— START —

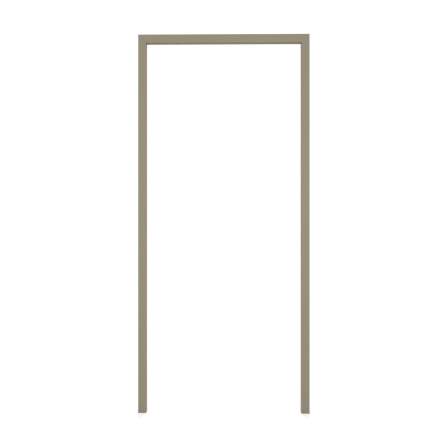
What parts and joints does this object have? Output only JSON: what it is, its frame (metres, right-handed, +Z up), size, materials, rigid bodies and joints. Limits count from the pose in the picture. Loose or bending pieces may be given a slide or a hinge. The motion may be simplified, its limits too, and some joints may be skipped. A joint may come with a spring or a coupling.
{
  "type": "upvc door frame",
  "caption": "Hollow uPVC door frame of jambs and head, with mitred welded corners, a rebated stop with a weather seal, steel tube reinforcement and no threshold.",
  "frame": {"origin": "on the floor, midway between the outer faces of the jambs and midway between front and back", "axes": "+Z up along the jambs, +X across the doorway to the right seen from the front, +Y from the flush side, which the picture shows, to the rebate side"},
  "size_m": [0.95, 0.055, 2.1],
  "materials": {
    "upvc_profile": "satin",
    "galvanised_tube": "satin",
    "bracket_steel": "satin",
    "screw_steel": "polished",
    "seal_rubber": "matte"
  },
  "bodies": {
    "root": {"left_jamb": "upvc_profile", "right_jamb": "upvc_profile", "head": "upvc_profile", "left_jamb_reinforcement": "galvanised_tube", "right_jamb_reinforcement": "galvanised_tube", "head_reinforcement": "galvanised_tube", "left_corner_bracket": "bracket_steel", "right_corner_bracket": "bracket_steel", "left_seal": "seal_rubber", "right_seal": "seal_rubber", "head_seal": "seal_rubber", "left_jamb_screws": "screw_steel", "right_jamb_screws": "screw_steel", "head_screws": "screw_steel", "left_bracket_screws": "screw_steel", "right_bracket_screws": "screw_steel"}
  },
  "joints": []
}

— END —

# Goal
Nothing in the data may differ; print all of it exactly as written.

# Response below
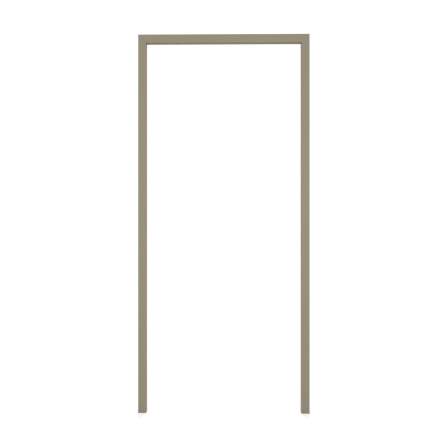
What parts and joints does this object have? Output only JSON: what it is, its frame (metres, right-handed, +Z up), size, materials, rigid bodies and joints. Limits count from the pose in the picture. Loose or bending pieces may be given a slide or a hinge. The motion may be simplified, its limits too, and some joints may be skipped. A joint may come with a spring or a coupling.
{
  "type": "upvc door frame",
  "caption": "Hollow uPVC door frame of jambs and head, with mitred welded corners, a rebated stop with a weather seal, steel tube reinforcement and no threshold.",
  "frame": {"origin": "on the floor, midway between the outer faces of the jambs and midway between front and back", "axes": "+Z up along the jambs, +X across the doorway to the right seen from the front, +Y from the flush side, which the picture shows, to the rebate side"},
  "size_m": [0.95, 0.055, 2.1],
  "materials": {
    "upvc_profile": "satin",
    "galvanised_tube": "satin",
    "bracket_steel": "satin",
    "screw_steel": "polished",
    "seal_rubber": "matte"
  },
  "bodies": {
    "root": {"left_jamb": "upvc_profile", "right_jamb": "upvc_profile", "head": "upvc_profile", "left_jamb_reinforcement": "galvanised_tube", "right_jamb_reinforcement": "galvanised_tube", "head_reinforcement": "galvanised_tube", "left_corner_bracket": "bracket_steel", "right_corner_bracket": "bracket_steel", "left_seal": "seal_rubber", "right_seal": "seal_rubber", "head_seal": "seal_rubber", "left_jamb_screws": "screw_steel", "right_jamb_screws": "screw_steel", "head_screws": "screw_steel", "left_bracket_screws": "screw_steel", "right_bracket_screws": "screw_steel"}
  },
  "joints": []
}